In the context of finding the independent term in an expansion, such as \( \left(5x^{2}-\frac{1}{x^{4}}\right)^{6} \), the process involves finding the specific combination of terms where all variables cancel out. This signifies that the exponent of the variable is zero.

For instance, when searching for the independent term, you solve for a particular power of the term in the binomial expansion that results in the final expression with no variables present, like setting up the equation \( 12 - 6k = 0 \) to find the correct value of \( k \). This step is crucial to isolate the numeric 'constant' from the variable expression.

Binomial Coefficient

The binomial coefficient is a fundamental element of binomial expansion, denoted as \( \binom{n}{k} \), which represents the number of ways to choose \( k \) elements from a set of \( n \) elements without considering the order. It is a key player in the expression of a binomial expansion using the formula: \((a+b)^n = \sum_{k=0}^{n} \binom{n}{k} a^{n-k}b^k \).

This coefficient is calculated using factorials: \( \binom{n}{k} = \frac{n!}{k!(n-k)!} \).
For example, when calculating the independent term of \( \left(5x^{2}-\frac{1}{x^{4}}\right)^{6} \), and needing \( k=2 \), you compute \( \binom{6}{2} \). This involves finding the factorial of 6, then dividing it by the factorial of 2 and the factorial of 4 (since \( 6-2 = 4 \)).

The role of binomial coefficients is crucial as it scales each term's contribution to the final expansion, essentially dictating the number of ways the particular term can appear in the expansion.

Mathematical Expansion

Mathematical expansions involve expressing a complex expression in simpler ones. Specifically, in the context of the Binomial Theorem, a binomial expression like \( (a + b)^n \) is expanded into a sum of terms calculated using the formula: \((a + b)^n = \sum_{k=0}^{n} \binom{n}{k} a^{n-k}b^k \).
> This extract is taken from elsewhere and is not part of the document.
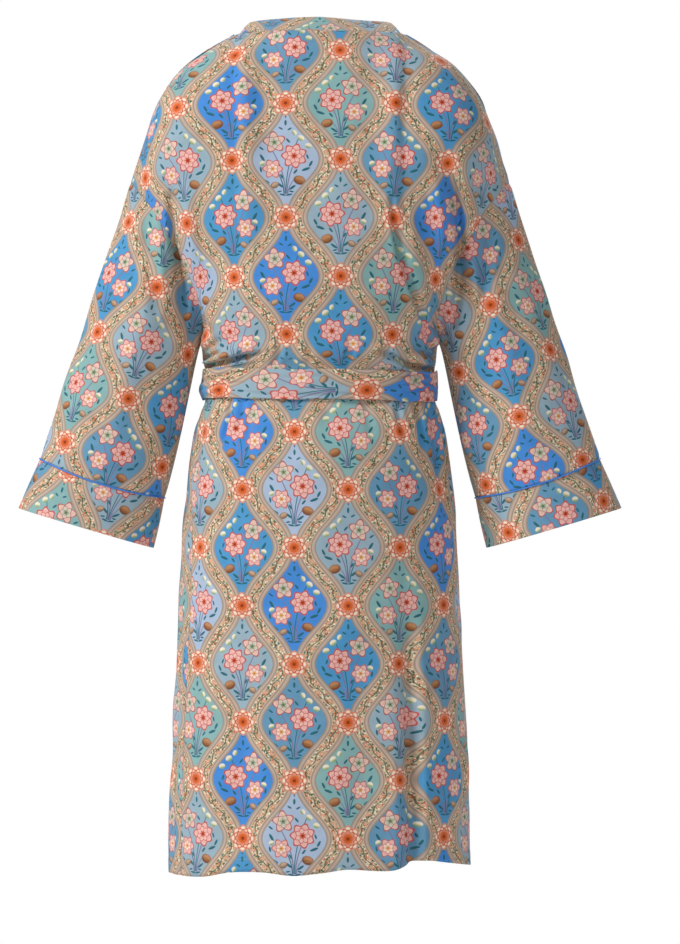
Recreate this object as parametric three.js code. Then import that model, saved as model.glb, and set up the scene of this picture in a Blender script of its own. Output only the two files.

This expansion breaks down the complex expression into multiple components, each accompanied by a binomial coefficient, and raised to powers that summarize the possibilities of choosing terms with certain powers.

In our exercise, expanding \( \left(5x^{2}-\frac{1}{x^{4}}\right)^{6} \) yields various terms combining powers of \(5x^{2} \) and \(-\frac{1}{x^{4}} \). Each term in this expansion is systematically derived and calculated using particular values for \( k \) (the term number), and the entirety of the sum is then considered, isolating any term needed (in this case, the independent term).

Such expansions are widely used to simplify polynomials and to find specific terms without necessarily listing all expanded terms.

Exponent Rules

Exponent rules are critical in simplifying expressions during expansions, particularly when dealing with terms like \( (5x^{2})^{6-k} \left(-\frac{1}{x^{4}}\right)^k \). These rules help in combining and simplifying powers of base terms.

Some essential exponent rules include:

• Multiplying exponents when raising a power to another power: \( (a^m)^n = a^{m\cdot n} \).
• Dividing coefficients when simplifying terms: \( \frac{1}{x^n} = x^{-n} \).
• Combining exponents when multiplying like bases: \( x^a \cdot x^b = x^{a+b} \).

For instance, when handling terms like \( (5x^2)^{6-k} \) and \( \left(-\frac{1}{x^4}\right)^k \), you apply these rules to simplify and eventually find the expression of \( x^{12-6k} \).

Understanding these rules assists in finding specific terms and, in our case, the independent term by setting equations like \( 12 - 6k = 0 \) to zero, signifying no variable factor remains.